Two exhibitions that consider apocalypse but manage to find silver linings (if that's possible) stand out in my mind. One I saw ten years ago in Portland's now-defunct Launch Pad Gallery. In a suite of mixed-media drawings entitled "A Swansong, A Love Letter, A Blanket" artist Rocky Cohen (aka Rochelle Koivunen Darensbourg) posited a post-catastrophe society in which survivors are forced to return to a pre-industrial paradigm and live more in harmony with plants and animals. Having lost the trappings of the digital age, humankind returns to communion with sea creatures and flora, whose tentacles and root systems enfold and embrace us as cousins sharing the planet. It is apocalypse envisioned through rose-colored glasses: chipperly granola and wholly un-ironic. Some may have found the work precious; I found it refreshing.

The second show, which I viewed last month at LSH Gallery in Los Angeles, was devoted to paintings on paper by Senon Williams. Entitled "Banned Together," the exhibition included many images from Williams' book, "Hunted & Gathered", published late last year by Hamilton Press, the art-book love child of Ed Hamilton and Ed Ruscha. The paintings take on the ugliest quadrants of the human soul in a scorched-earth environment of eat-or-be-eaten social Darwinism. Above an image of presumably the last two living people in the world, a caption asks: "Will the last two fight?" The phrase "A natural tenderness in humanity" illustrates a man wielding a knife that drips with blood, walking away from the person he has just murdered.

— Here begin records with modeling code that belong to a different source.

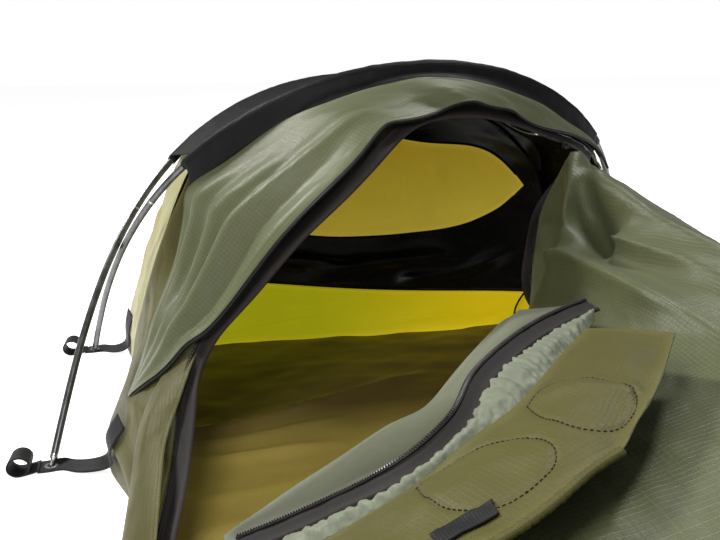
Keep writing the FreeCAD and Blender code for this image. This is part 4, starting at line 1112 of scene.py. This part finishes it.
# ---- camera, light and ground ----
stage_mesh = bpy.data.meshes.new("ground")
REACH, LOW = 9, -0.0005
corners = [(x, y, LOW) for x, y in ((-REACH, -REACH), (REACH, -REACH), (REACH, REACH), (-REACH, REACH))]
stage_mesh.from_pydata(corners, [], [(0, 1, 2, 3)])
ground = bpy.data.objects.new("ground", stage_mesh)
bpy.context.scene.collection.objects.link(ground)
pale = bpy.data.materials.new("pale ground")
pale.use_nodes = True
surface = pale.node_tree.nodes["Principled BSDF"].inputs
surface["Base Color"].default_value = (0.92, 0.92, 0.92, 1)
surface["Roughness"].default_value = 0.9
surface["Emission Color"].default_value = (1, 1, 1, 1)
surface["Emission Strength"].default_value = GROUND_GLOW
stage_mesh.materials.append(pale)

camera_data = bpy.data.cameras.new("camera")
camera_data.lens = LENS
camera_data.sensor_width = LENS
camera_data.clip_start = 0.01
camera = bpy.data.objects.new("camera", camera_data)
camera.location = CAMERA_PLACE
camera.rotation_euler = (math.pi / 2 - CAMERA_DOWN, 0, -CAMERA_RIGHT)
bpy.context.scene.collection.objects.link(camera)
bpy.context.scene.camera = camera

world = bpy.data.worlds.new("sky")
world.use_nodes = True
sky = world.node_tree
looked_at = sky.nodes.new("ShaderNodeLightPath").outputs["Is Camera Ray"]
sky.nodes["Background"].inputs["Color"].default_value = (1.0, 1.0, 1.0, 1)
strength = maths(sky, "MULTIPLY_ADD", looked_at, SKY_SEEN - SKY_LIGHT, SKY_LIGHT)
sky.links.new(strength, sky.nodes["Background"].inputs["Strength"])
bpy.context.scene.world = world
bpy.context.scene.view_settings.view_transform = "Standard"


def lamp(name, where, aim, size, power, colour=(1, 1, 1)):
    data = bpy.data.lights.new(name, "AREA")
    data.size = size
    data.energy = power
    data.color = colour
    made = bpy.data.objects.new(name, data)
    made.location = where
    made.rotation_euler = (Vector(aim) - Vector(where)).to_track_quat("-Z", "Y").to_euler()
    bpy.context.scene.collection.objects.link(made)


lamp("sun side", (-1.9, 2.3, 2.4), (0.0, 0.7, 0.2), 0.6, 100, (1.0, 0.985, 0.95))
lamp("top light", (1.0, 1.5, 2.6), (0.1, 0.5, 0.25), 0.4, 40)
lamp("front fill", (-1.6, -1.8, 2.2), (0.0, 0.6, 0.2), 1.8, 9)
lamp("door light", (-0.45, 0.15, 0.75), (0.0, 1.0, 0.12), 0.25, 3.4, (1.0, 0.97, 0.92))
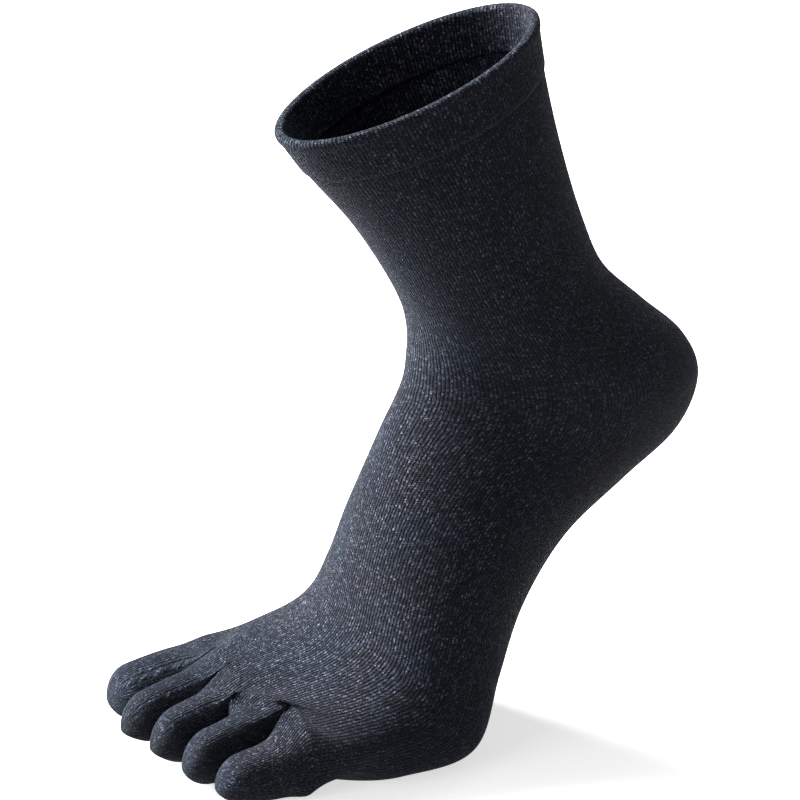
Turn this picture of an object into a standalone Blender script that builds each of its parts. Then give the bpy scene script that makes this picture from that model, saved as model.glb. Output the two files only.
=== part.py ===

Certain pieces are practically slogans for Donald Trump's America: "Storm. No Calm, Just Storm." "Man, Did the Tide Turn." But Williams, like novelist Cormac McCarthy in "The Road," superimposes the possibility of dignity and integrity above the grimmest aspects of our natures. Once in a while, amid the 129 vignettes in "Hunted & Gathered," Williams sprinkles in reassuring images of gentleness and kindness, all the more striking for their incongruity. A figure striving to escape a mob is captioned: "The Beauty of Life is Because we Fight So Hard." Two figures embracing one another are described simply and heartbreakingly: "They were friends." And a brightly-hued abstract composition, in a departure from the book's predominantly somber tones, reads: "There is So Much Life in Here." Yes, there is. Solace, redemption, tenderness are hiding in plain sight. Nihilism doesn't have to win the Manichean duel. The good guys might just win, if only for long enough to savor a sunset, a meal, or a loved one's smile before the chaos resumes.